As an alternative, the designer can analyze competencies, that is, those behaviors demonstrated consistently by an organization’s top performers. “These people constitute the epitome of success within the organization,” says Silkes, “and one only wishes their behaviors could be cloned.”

Instructional designers can then break into manageable learning chunks what separates the top performers from the average ones: What knowledge, skills, and prior experience are keys to success? What challenges do they face, and how do they handle them? What are the tricks of the trade?

With a good idea of how the task can best be performed, the instructional designer needs to turn his attention to designing a course of instruction. This involves development, implementation, and evaluation.

Any instructional design must take into account the fact that learners are adults.
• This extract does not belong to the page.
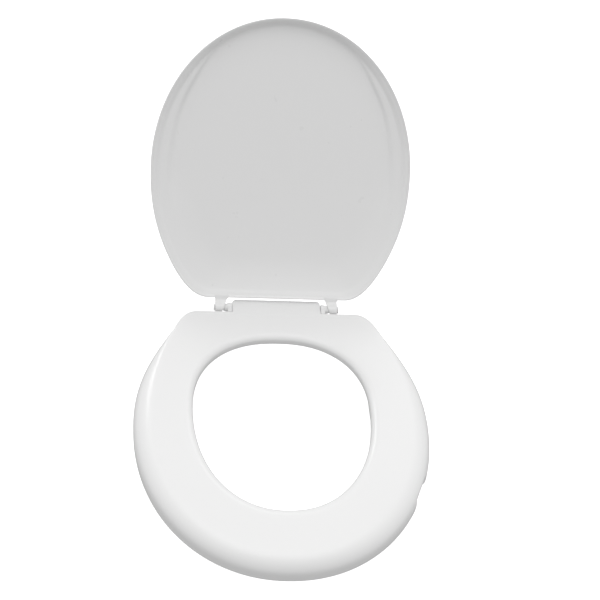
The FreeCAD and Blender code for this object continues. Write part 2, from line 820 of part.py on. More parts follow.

They bring a great deal of experience to a workshop and usually have much to contribute. “If I don’t tap into their experience, and instead create a lecture or a monologue, it’s at my peril,” says Silkes.

Adults in the business world like to focus on real-life, here-and-now problems, not academic situations. They are accustomed to being active and self-directed, and want to have that “Ahah” experience where they discover an answer for themselves.

Adults need an environment that is both challenging and supportive. Remember that you are asking adults to take risks as they practice skills among peers, and they may not be comfortable doing so. They need materials provided to them in manageable chunks. They need to know WIIFM — what’s in it for me? What’s the benefit of taking time out from my job to attend a workshop?

They sometimes need to be encouraged to share. Silkes likes to tell people that “your experiences have given you something it’s important to share — something you do might really help the person next to you, so share what is working.”

In designing learning experiences for adults it is important to set specific objectives. Silkes suggests one to three objectives for the entire program and for each module. “At the end of the workshop, what is it I want people to leave with, very specifically?” asks Silkes. He recommends creating these objectives with specific action verbs. For example, reduce the number of customer service complaint letters and increase the number of complimentary letters; increase sales; and reduce tardiness on the job, absenteeism, or overtime.

In doing the training, the facilitator should not be in the limelight, but rather should be holding the spotlight and shining it on each individual by asking questions, encouraging contributions and risk-taking, and respecting the experience that people bring into the program.

Silkes has been in organizational development, training, and executive coaching for 25 years. After graduating from Brown University in 1973 with a degree in American studies, he stayed on for a master’s degree in teaching. He then taught behavioral sciences in a Greenwich, Connecticut, high school, where he both developed curriculum and served as a master teacher, supervising interns. In the early 1980s, he went into a doctoral program at Columbia University that involved looking at non-school settings as an educator.

While in school, he hooked up with a training and development company that created programs in leadership, customer service, and sales. He spent a number of years on the corporate side in organization development and training with the Macy’s specialty store division and then with the Melville Corporation, a billion-dollar footware retailer. For the last several years he has been with Sherwood Consultants.

Some methodologies work better than others, depending on the group and on the lessons to be learned. Possible activities include case studies, skill practices, discussions, debates, practical applications, and instruction followed by on-the-job activity and a discussion of what did and didn’t work.

“The last thing I want is for the vehicle I choose for learning to become a barrier or impediment to learning itself,” says Silkes.